--- start Excerpted records ---
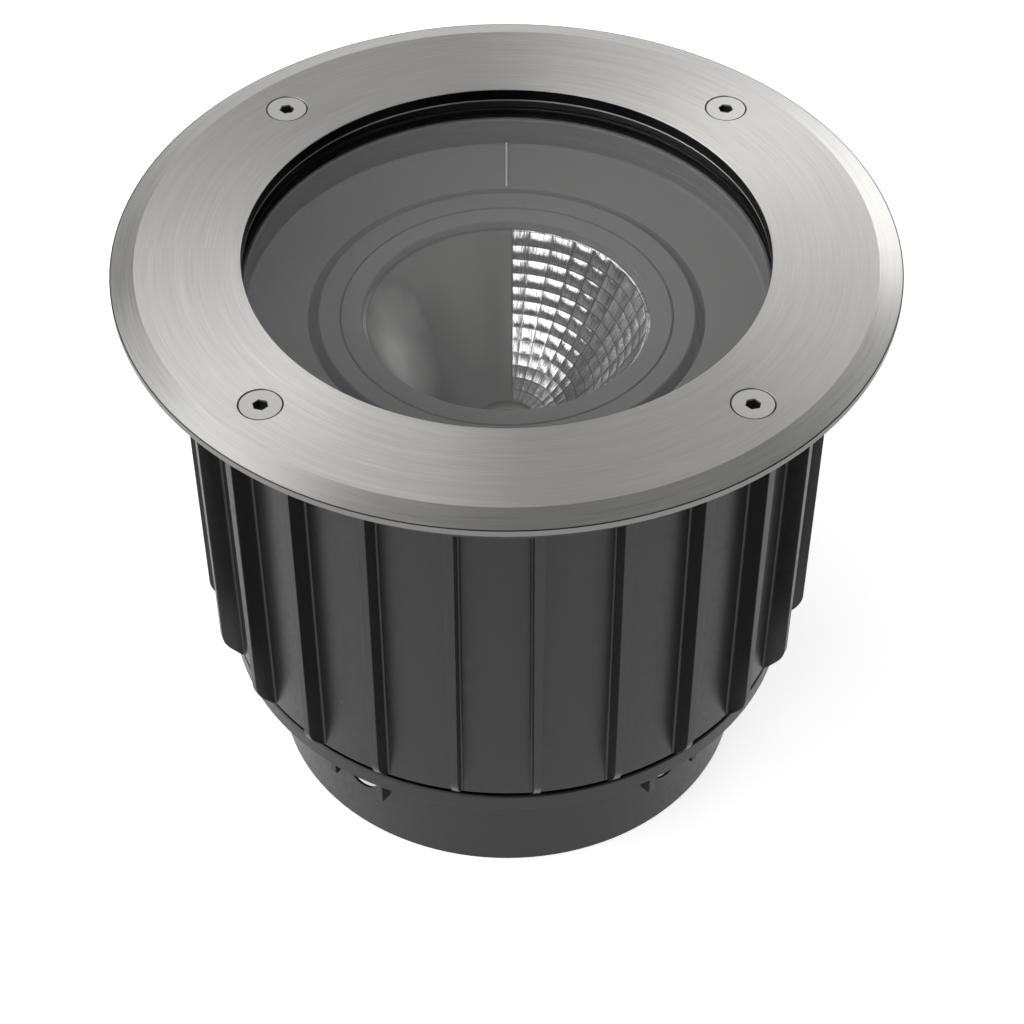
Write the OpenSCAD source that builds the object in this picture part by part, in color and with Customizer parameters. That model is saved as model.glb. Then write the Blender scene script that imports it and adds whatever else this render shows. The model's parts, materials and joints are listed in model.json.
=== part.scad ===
// In-ground recessed light: a ribbed installation sleeve set in concrete, and a
// sealed uplight that drops into it, with a stainless trim ring, a thick glass
// and a half faceted, half smooth reflector that turns inside a matt baffle.
// Lengths are in millimetres. Z points up, and the origin is the middle of the
// sleeve's foot. Depths are counted down from the top face of the trim ring.

/* [Overall] */
// Height from the foot to the top face of the trim ring
total_h = 184.5; // [181:0.5:240]
// Running clearance of the turning parts, on the radius
run_clear = 0.08; // [0.02:0.01:0.1]
// Clearance between parts that are dropped into each other, on the radius
drop_clear = 0.3; // [0.1:0.05:0.6]

/* [Trim ring] */
// Diameter of the opening in the trim ring
opening_d = 150.7; // [148:0.1:170]
// Width of the trim ring from its opening to its rim
trim_w = 37.15; // [36:0.05:50]
// Thickness of the trim ring
trim_t = 4; // [3.6:0.1:6]
// Width of the bevel round the rim
bevel_w = 6.9; // [3:0.1:9]
// Drop of the bevel
bevel_h = 1.85; // [0.5:0.05:3]

/* [Screws] */
// Number of trim screws
trim_screw_count = 4; // [3:1:6]
// Angle of the first trim screw
trim_screw_angle = 45; // [0:1:90]
// Distance of the screws from the mouth of the sleeve
screw_place = 6.65; // [6.5:0.05:9]
// Distance of the screws from the flange edge
screw_inset = 9.75; // [9:0.05:11]
// Diameter of the trim screw thread
trim_screw_d = 6; // [4:0.5:6.5]
// Diameter of the trim screw head
trim_head_d = 12; // [10:0.1:13]
// Width across the flats of the hexagon socket
socket_af = 4; // [2.5:0.1:5]
// Diameter of the screws that hold the housing to the sleeve
sleeve_screw_d = 5; // [3:0.5:6]

/* [Glass and seals] */
// How far the glass reaches past the opening, on the radius
glass_lap = 4.65; // [3.5:0.05:6]
// Thickness of the glass
glass_t = 10; // [8:0.5:12]
// Bevel on the edges of the glass
glass_bevel = 0.8; // [0.3:0.1:1.5]
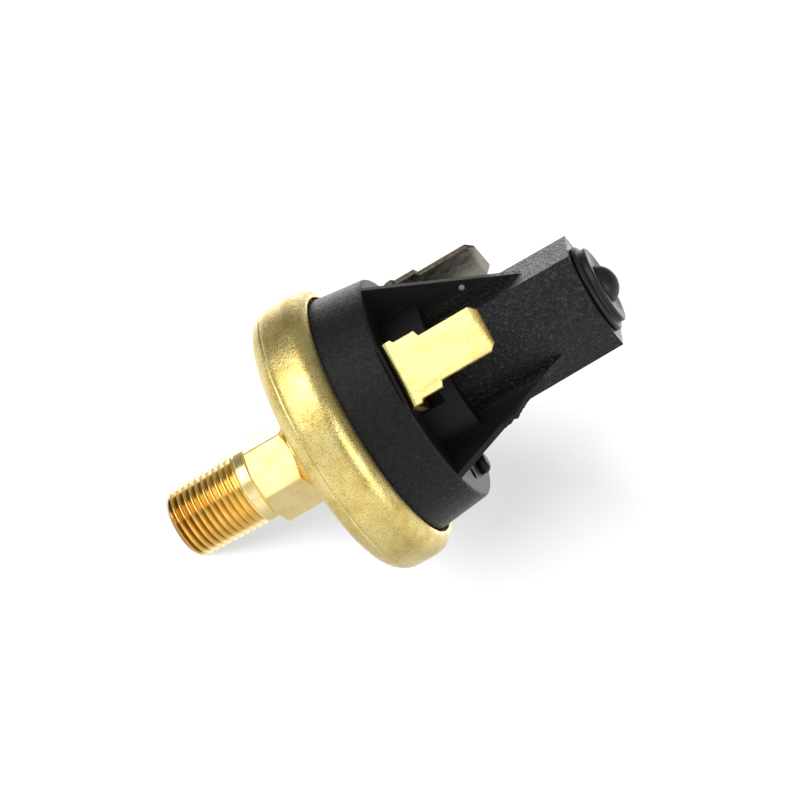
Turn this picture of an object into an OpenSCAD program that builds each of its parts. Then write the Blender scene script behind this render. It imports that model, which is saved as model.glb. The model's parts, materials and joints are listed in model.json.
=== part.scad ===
// Adjustable diaphragm pressure switch with a threaded pressure port.
// The pressure port points down: z = 0 is the end of the thread, and the switch's axis is Z.
// Pressure in the port lifts the diaphragm and the piston, and the contact disc on the
// piston bridges the two fixed contacts. The screw in the tower sets the spring's preload.

/* [Pressure port] */
// Radius over the crests of the pipe thread
thread_r = 5.05; // [4.8:0.05:5.2]
// Distance from one thread crest to the next
thread_pitch = 0.9407; // [0.9:0.0001:1]
// Number of thread grooves
thread_turns = 10; // [8:1:11]
// Height at which the hexagon starts
hex_z = 12.65; // [12:0.05:13.5]
// Height of the hexagon
hex_h = 6.3; // [5:0.1:7]
// Size of the hexagon across its flats
hex_af = 11.11; // [10.8:0.01:11.6]
// Radius of the pressure passage
port_bore_r = 1.6; // [1.2:0.1:2]

/* [Cup] */
// Outer radius of the crimped cup
cup_r = 19.4; // [19.3:0.1:20.5]
// Height of the cup's underside
cup_z = 21.9; // [21:0.1:22.1]
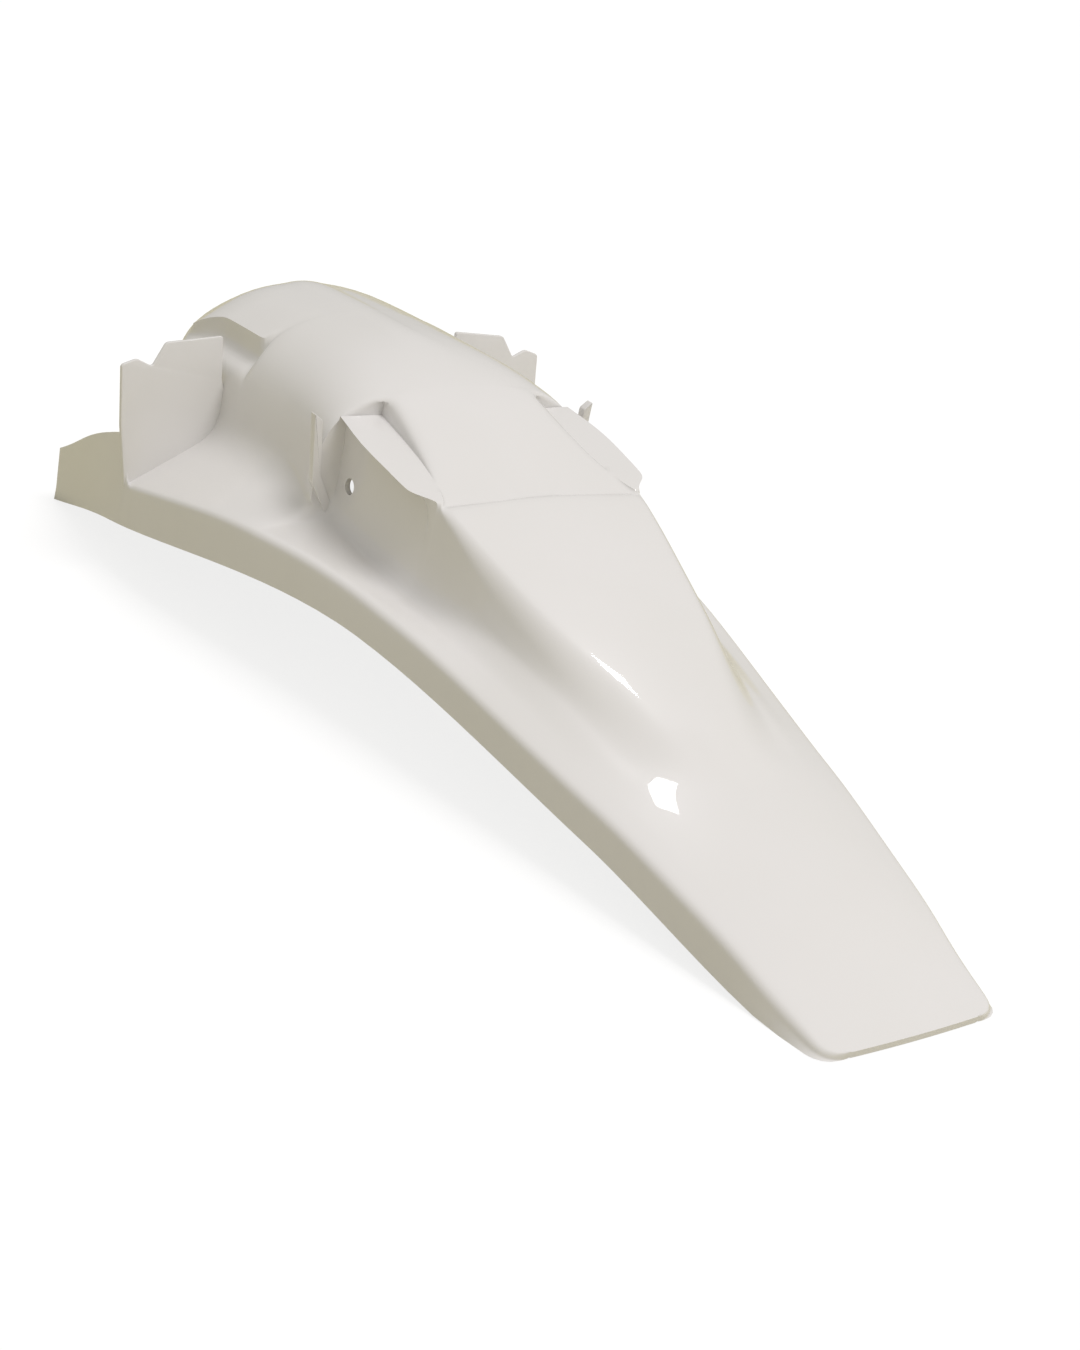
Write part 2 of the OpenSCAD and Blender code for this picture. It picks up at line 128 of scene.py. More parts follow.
# Stations from the tail end
Y_PANEL = TAIL_RUN
Y_STEP = Y_PANEL + PANEL_RUN
Y_LEDGE = Y_STEP + LEDGE_RUN
Y_WALL = Y_LEDGE + HUMP_RUN
Y_NOSE = Y_WALL + NOSE_RUN
LENGTH = Y_NOSE + LIP_RUN
Y_ARCH = Y_STEP + 0.3 * LEDGE_RUN
Y_ROLL = Y_NOSE - ROLL_RUN


# ---------------------------------------------------------------- sizes

def length_prop(name, text, default):
    return FloatProperty(name=name, description=text, default=default, unit="LENGTH", subtype="DISTANCE",
                         precision=4)


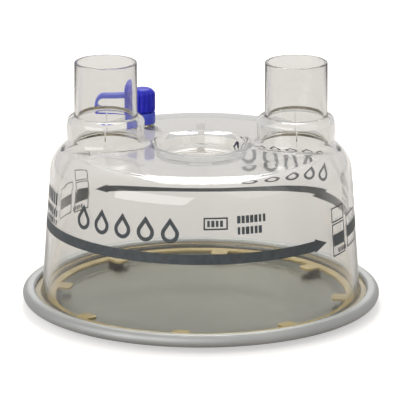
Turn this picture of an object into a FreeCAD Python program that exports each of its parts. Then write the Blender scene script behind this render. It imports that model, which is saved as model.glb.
--- end Excerpted records ---
## Written request
Every record shown above must be echoed exactly.

## Answer in full
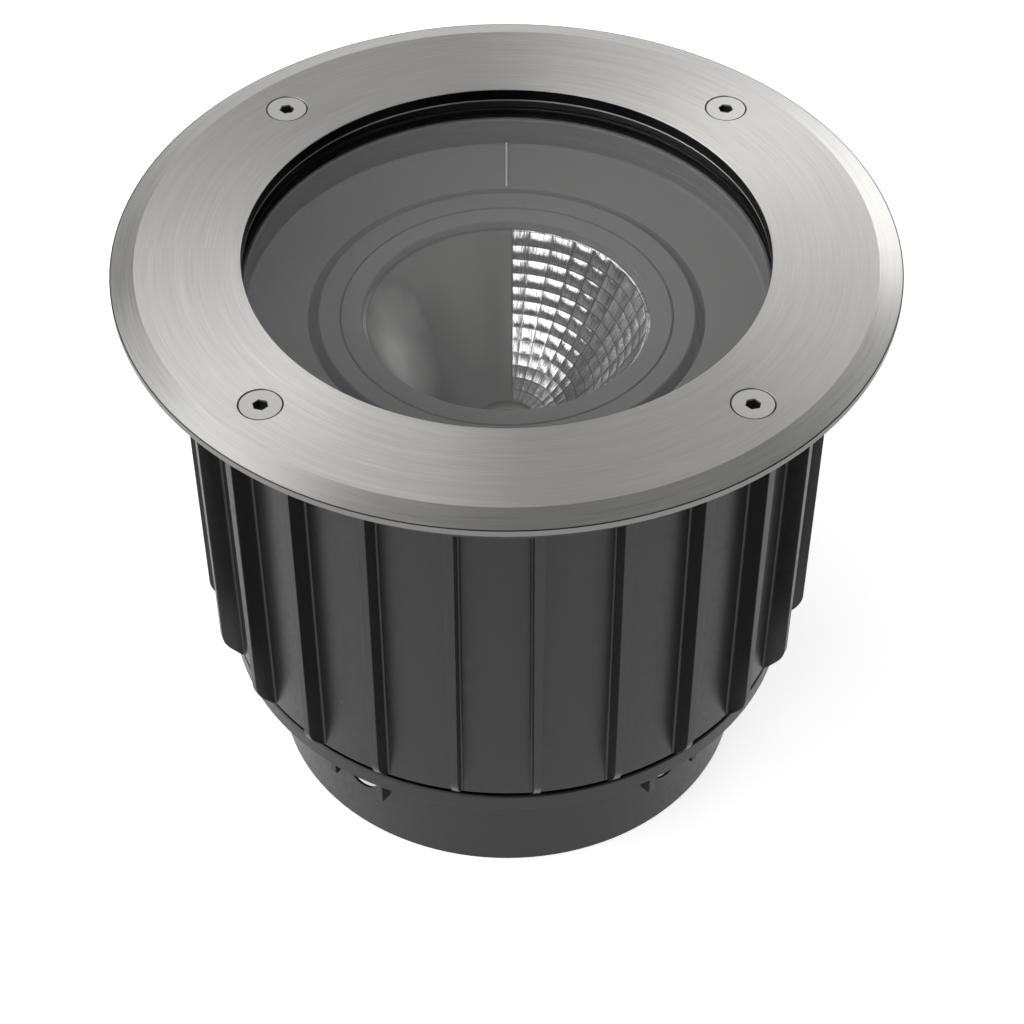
Write the OpenSCAD source that builds the object in this picture part by part, in color and with Customizer parameters. That model is saved as model.glb. Then write the Blender scene script that imports it and adds whatever else this render shows. The model's parts, materials and joints are listed in model.json.
=== part.scad ===
// In-ground recessed light: a ribbed installation sleeve set in concrete, and a
// sealed uplight that drops into it, with a stainless trim ring, a thick glass
// and a half faceted, half smooth reflector that turns inside a matt baffle.
// Lengths are in millimetres. Z points up, and the origin is the middle of the
// sleeve's foot. Depths are counted down from the top face of the trim ring.

/* [Overall] */
// Height from the foot to the top face of the trim ring
total_h = 184.5; // [181:0.5:240]
// Running clearance of the turning parts, on the radius
run_clear = 0.08; // [0.02:0.01:0.1]
// Clearance between parts that are dropped into each other, on the radius
drop_clear = 0.3; // [0.1:0.05:0.6]

/* [Trim ring] */
// Diameter of the opening in the trim ring
opening_d = 150.7; // [148:0.1:170]
// Width of the trim ring from its opening to its rim
trim_w = 37.15; // [36:0.05:50]
// Thickness of the trim ring
trim_t = 4; // [3.6:0.1:6]
// Width of the bevel round the rim
bevel_w = 6.9; // [3:0.1:9]
// Drop of the bevel
bevel_h = 1.85; // [0.5:0.05:3]

/* [Screws] */
// Number of trim screws
trim_screw_count = 4; // [3:1:6]
// Angle of the first trim screw
trim_screw_angle = 45; // [0:1:90]
// Distance of the screws from the mouth of the sleeve
screw_place = 6.65; // [6.5:0.05:9]
// Distance of the screws from the flange edge
screw_inset = 9.75; // [9:0.05:11]
// Diameter of the trim screw thread
trim_screw_d = 6; // [4:0.5:6.5]
// Diameter of the trim screw head
trim_head_d = 12; // [10:0.1:13]
// Width across the flats of the hexagon socket
socket_af = 4; // [2.5:0.1:5]
// Diameter of the screws that hold the housing to the sleeve
sleeve_screw_d = 5; // [3:0.5:6]

/* [Glass and seals] */
// How far the glass reaches past the opening, on the radius
glass_lap = 4.65; // [3.5:0.05:6]
// Thickness of the glass
glass_t = 10; // [8:0.5:12]
// Bevel on the edges of the glass
glass_bevel = 0.8; // [0.3:0.1:1.5]
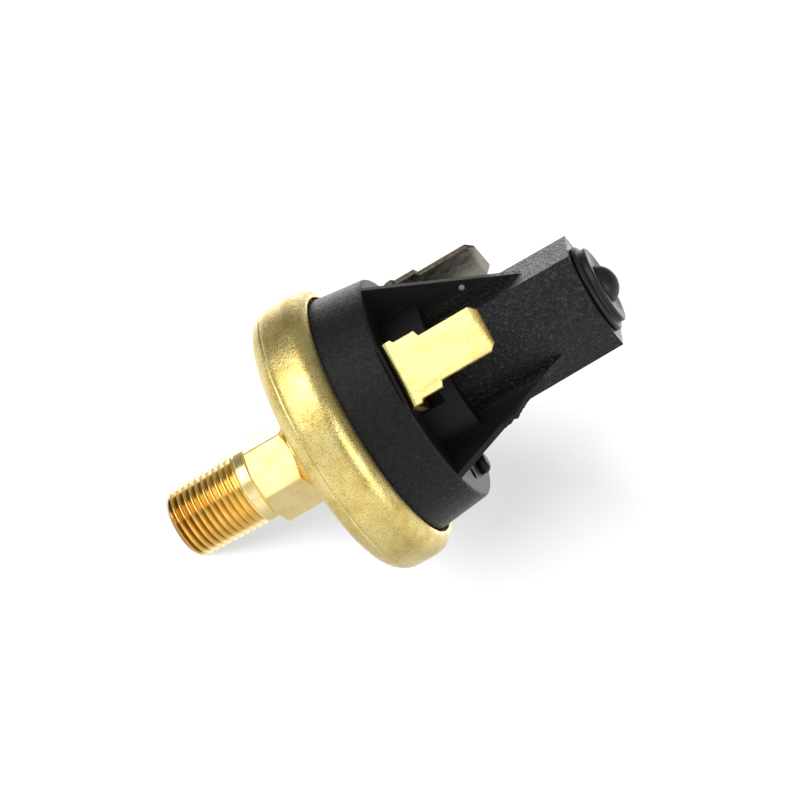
Turn this picture of an object into an OpenSCAD program that builds each of its parts. Then write the Blender scene script behind this render. It imports that model, which is saved as model.glb. The model's parts, materials and joints are listed in model.json.
=== part.scad ===
// Adjustable diaphragm pressure switch with a threaded pressure port.
// The pressure port points down: z = 0 is the end of the thread, and the switch's axis is Z.
// Pressure in the port lifts the diaphragm and the piston, and the contact disc on the
// piston bridges the two fixed contacts. The screw in the tower sets the spring's preload.

/* [Pressure port] */
// Radius over the crests of the pipe thread
thread_r = 5.05; // [4.8:0.05:5.2]
// Distance from one thread crest to the next
thread_pitch = 0.9407; // [0.9:0.0001:1]
// Number of thread grooves
thread_turns = 10; // [8:1:11]
// Height at which the hexagon starts
hex_z = 12.65; // [12:0.05:13.5]
// Height of the hexagon
hex_h = 6.3; // [5:0.1:7]
// Size of the hexagon across its flats
hex_af = 11.11; // [10.8:0.01:11.6]
// Radius of the pressure passage
port_bore_r = 1.6; // [1.2:0.1:2]

/* [Cup] */
// Outer radius of the crimped cup
cup_r = 19.4; // [19.3:0.1:20.5]
// Height of the cup's underside
cup_z = 21.9; // [21:0.1:22.1]
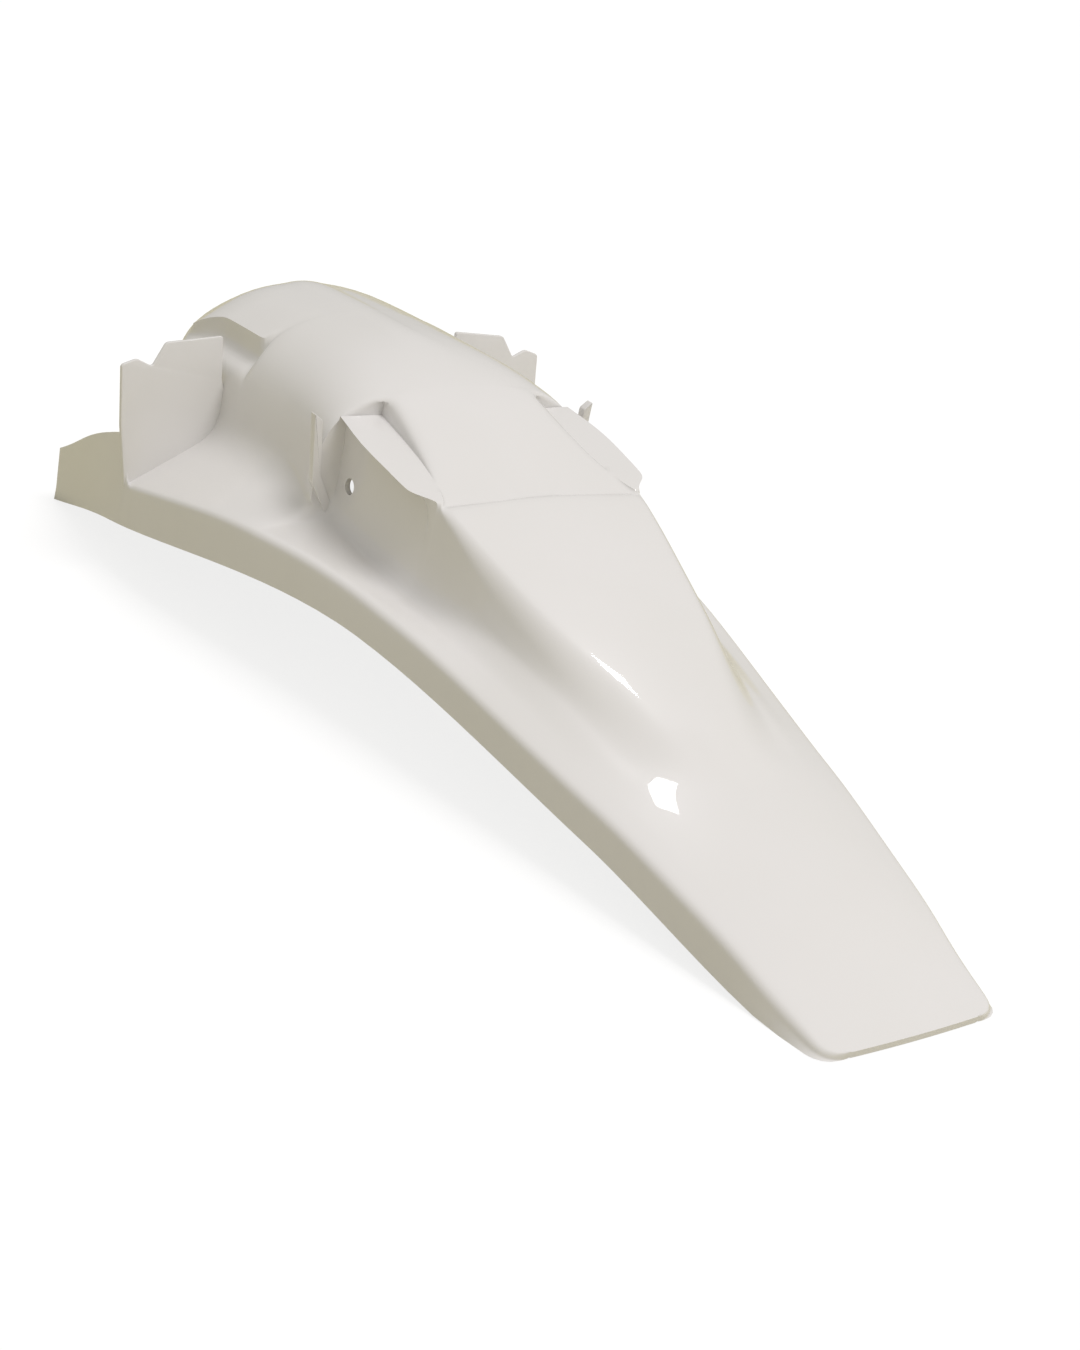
Write part 2 of the OpenSCAD and Blender code for this picture. It picks up at line 128 of scene.py. More parts follow.
# Stations from the tail end
Y_PANEL = TAIL_RUN
Y_STEP = Y_PANEL + PANEL_RUN
Y_LEDGE = Y_STEP + LEDGE_RUN
Y_WALL = Y_LEDGE + HUMP_RUN
Y_NOSE = Y_WALL + NOSE_RUN
LENGTH = Y_NOSE + LIP_RUN
Y_ARCH = Y_STEP + 0.3 * LEDGE_RUN
Y_ROLL = Y_NOSE - ROLL_RUN


# ---------------------------------------------------------------- sizes

def length_prop(name, text, default):
    return FloatProperty(name=name, description=text, default=default, unit="LENGTH", subtype="DISTANCE",
                         precision=4)


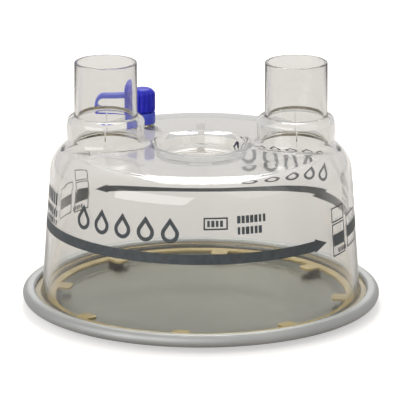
Turn this picture of an object into a FreeCAD Python program that exports each of its parts. Then write the Blender scene script behind this render. It imports that model, which is saved as model.glb.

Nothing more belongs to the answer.